Please use the icu-support mailing list and/or find/submit error reports.

Version Number

The initial release has library version number 73.1.

- Release date: 2023-04-13
- List of tickets fixed in ICU 73

If there are maintenance releases, they will be 73.2, 73.3, etc. (During ICU 73 development, the library version number was 73.0.x.)

Note: There may be additional commits on the maint/maint-73 branch that are not included in the prepackaged download files.

ICU 73.2 maintenance release

Release date: 2023-06-15

ICU 73.2 updates to CLDR 43.1 locale data. These are maintenance releases for ICU 73 and CLDR 43, with limited sets of bug fixes and no API or structural changes.

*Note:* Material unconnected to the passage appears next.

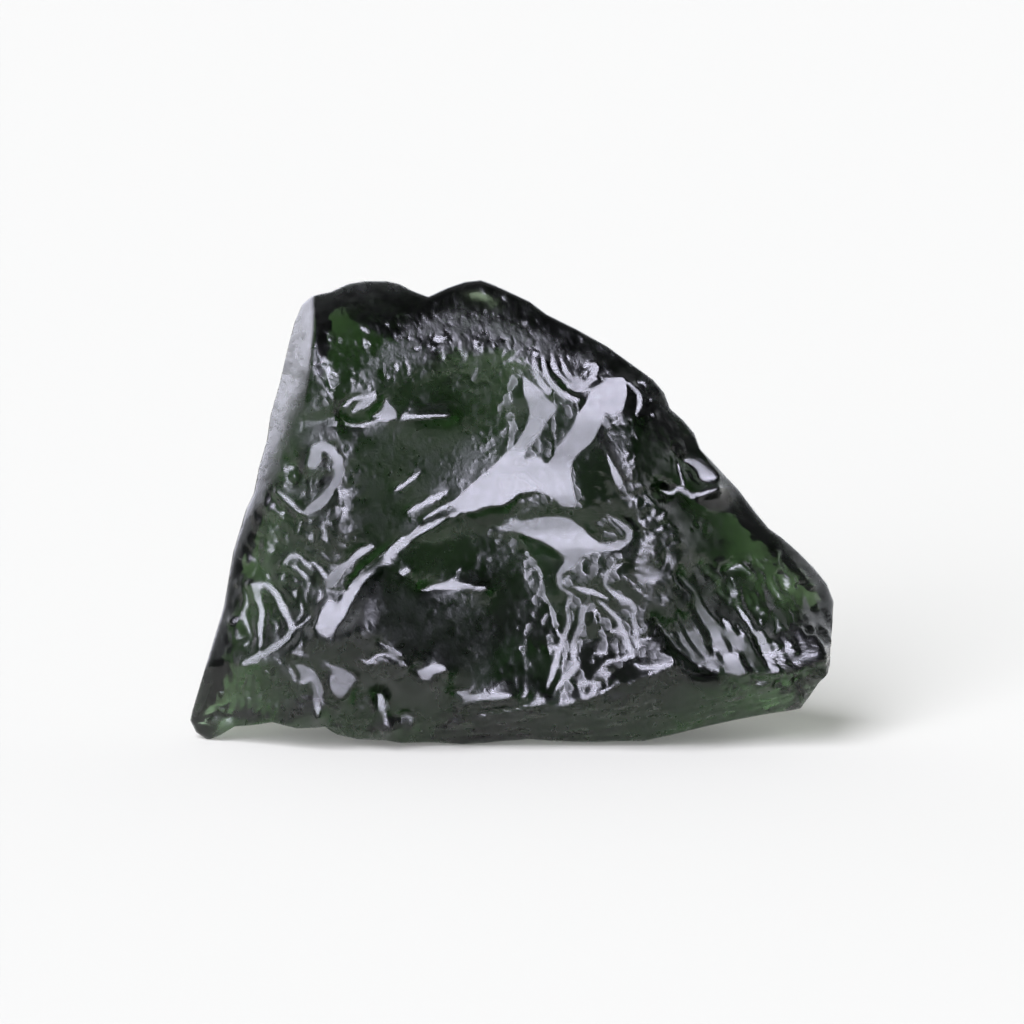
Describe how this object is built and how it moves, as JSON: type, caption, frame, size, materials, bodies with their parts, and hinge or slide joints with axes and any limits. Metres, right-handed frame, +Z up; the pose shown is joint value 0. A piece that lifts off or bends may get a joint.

There are significant changes for GB18030-2022 compliance support:

CLDR extends the support for “short” Chinese sort orders to cover some additional, required characters for Level 2. This is carried over into ICU collation.
ICU has a modified character conversion table, mapping some GB18030 characters to Unicode characters that were encoded after GB18030-2005.

There are also changes for compatibility:

There are optional variants of time formats with AM/PM (only for English) using ASCII spaces in CLDR that can also be used in ICU via custom data generation. This is intended to help certain implementers transition to the improved patterns, which have used a narrow no-break space between the time and AM/PM since CLDR 42.
- For how to generate ICU data with this option, look for alt="ascii" on tools/cldr/cldr-to-icu/README.md
The changes to the word segmentation behavior of @ sign that were in CLDR 42 (ICU 72) have been reverted. These caused problems for certain parsers that did not expect @ to join to letters.

ICU 73.2 and CLDR 43.1 include several other bug fixes, including person name formatting, and Cyrillic transforms.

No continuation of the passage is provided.